A structural slow-down in homebuilding as urbanisation slows would still have a fall-out for other EM nations. Capital Economics, a London consultancy, says the main effects will be felt in metals producers in Latin America and Africa, arguing it is an additional reason to expect “weak long-term growth” in Brazil and South Africa.

Graham Stock, head of EM sovereign research at BlueBay Asset Management, added. “The main issue [for EM investors today] is that if we really are looking at weak growth in China it is a problem for export markets.

“Financial issues in China are in the property sector, but the concerns are broader than that, including production restrictions at the provincial level and restrictions on polluting industries that could potentially lead to reduced demand for iron ore, in particular.”

EM suppliers face slowdown

After average annual growth of 7.7% between 2010-2019, estimates for Chinese GDP expansion over the next decade are in the range of 4%-5%. Other investors agreed that, as Chinese authorities guide the economy into a lower growth model, countries that export to China will face challenges.

“If any countries are relying on a continued acceleration of Chinese growth, they probably need to rethink their macro policies,” said Simon Quijano-Evans, chief economist at Gemcorp Capital. “Growth will be dampened because China can’t afford to get itself to a place where the demand for commodities is constantly higher than supply.”

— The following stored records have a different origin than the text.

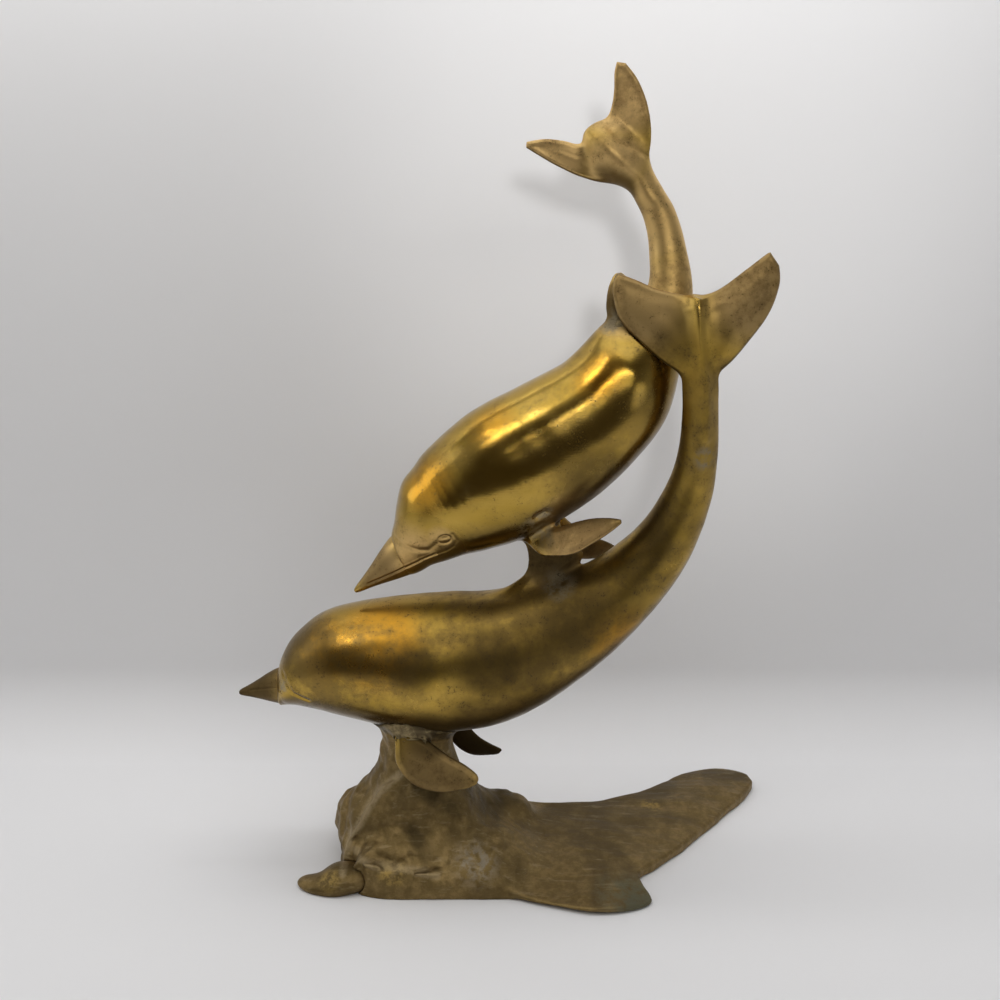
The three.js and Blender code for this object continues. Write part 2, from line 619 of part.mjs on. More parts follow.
const lowerSkin = (grow) => bodySolid(lower, grow);
const upperSkin = (grow) => bodySolid(upper, grow);
const fin = (sections) => (grow) => bladeSolid(sections, grow);
addPart('belly_braze', bead(lowerSkin, rockSolid).subtract(flippers), brazeMetal);
addPart('chest_braze', bead(upperSkin, fin(lowerDorsal)).subtract(flippers), brazeMetal);
addPart('lobe_braze', bead((grow) => flukeSolid(lower, lowerFluke, grow), fin(upperDorsal))
  .subtract(upperBody), brazeMetal);
addPart('beak_braze', bead(lowerSkin, (grow) => beakSolid(lower, lowerBeak, grow)), brazeMetal);
addPart('wave_braze', groundFlat(bead(waveSolid, rockSolid)), brazeMetal);

// Stand the sculpture on the table, over the origin
const box = new THREE.Box3().setFromObject(group);
const centre = box.getCenter(vector());
group.position.set(-centre.x, -centre.y, -box.min.z);

export default group;
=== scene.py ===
# Two brass dolphins over a rock and a wave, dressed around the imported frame.
import math
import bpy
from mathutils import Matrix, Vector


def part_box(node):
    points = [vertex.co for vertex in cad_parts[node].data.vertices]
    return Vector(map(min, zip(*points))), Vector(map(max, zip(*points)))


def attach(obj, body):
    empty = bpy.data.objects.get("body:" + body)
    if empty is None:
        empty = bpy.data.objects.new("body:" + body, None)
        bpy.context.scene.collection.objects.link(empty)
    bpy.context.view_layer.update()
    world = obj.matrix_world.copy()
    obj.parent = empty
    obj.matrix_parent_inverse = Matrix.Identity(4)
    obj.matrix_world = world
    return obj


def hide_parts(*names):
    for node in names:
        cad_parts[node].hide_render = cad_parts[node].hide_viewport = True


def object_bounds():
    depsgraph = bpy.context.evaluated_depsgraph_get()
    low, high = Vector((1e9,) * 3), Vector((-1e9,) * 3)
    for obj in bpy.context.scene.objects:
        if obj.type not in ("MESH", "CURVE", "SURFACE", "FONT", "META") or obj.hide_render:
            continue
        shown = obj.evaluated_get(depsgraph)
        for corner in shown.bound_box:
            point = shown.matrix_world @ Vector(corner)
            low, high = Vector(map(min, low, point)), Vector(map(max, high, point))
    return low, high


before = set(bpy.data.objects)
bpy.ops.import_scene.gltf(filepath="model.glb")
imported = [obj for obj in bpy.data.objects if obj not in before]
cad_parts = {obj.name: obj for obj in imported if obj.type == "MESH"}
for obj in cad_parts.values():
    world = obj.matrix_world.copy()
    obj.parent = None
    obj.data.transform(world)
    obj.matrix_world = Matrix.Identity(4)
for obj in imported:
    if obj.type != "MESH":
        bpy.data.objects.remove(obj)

from concurrent.futures import ThreadPoolExecutor
import bmesh
import bpy
import numpy as np

cad_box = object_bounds()

# Lower dolphin
# A hollow brass casting in two halves, brazed on the middle plane and ground flush, so that it shows
# as one skin. Its sections are ellipses, laid out in millimetres from the lowest point of the belly.
STAND_HEIGHT = 84
WAVE_TIP_X = 155
place = np.array([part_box("wave_plate")[1][0] * 1000 - WAVE_TIP_X,
                  (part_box("lower_beak")[0][1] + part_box("lower_beak")[1][1]) * 500,
                  STAND_HEIGHT])
lower_depth = 81
lower_width = 72
lower_tail_offset = -18
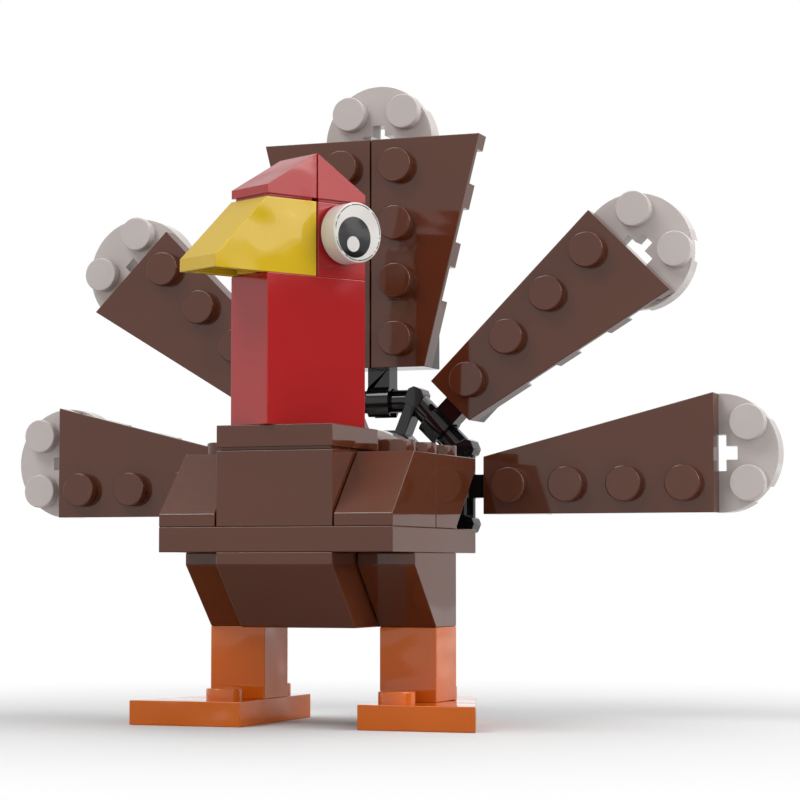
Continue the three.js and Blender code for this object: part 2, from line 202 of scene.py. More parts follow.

Medeiros said this was a fair assessment but noted that a slower rate of growth by today’s larger Chinese economy would deliver a comparable level of expansion to when the economy was growing at a higher rate 10 years ago, yet from a smaller base.

“This is a transition to higher quality growth that the authorities have been trying to do for a few years,” said Medeiros. “There may be some stress as the property sector de-levers, but there are options to replace real estate jobs as China invests to become a high value added industrial economy.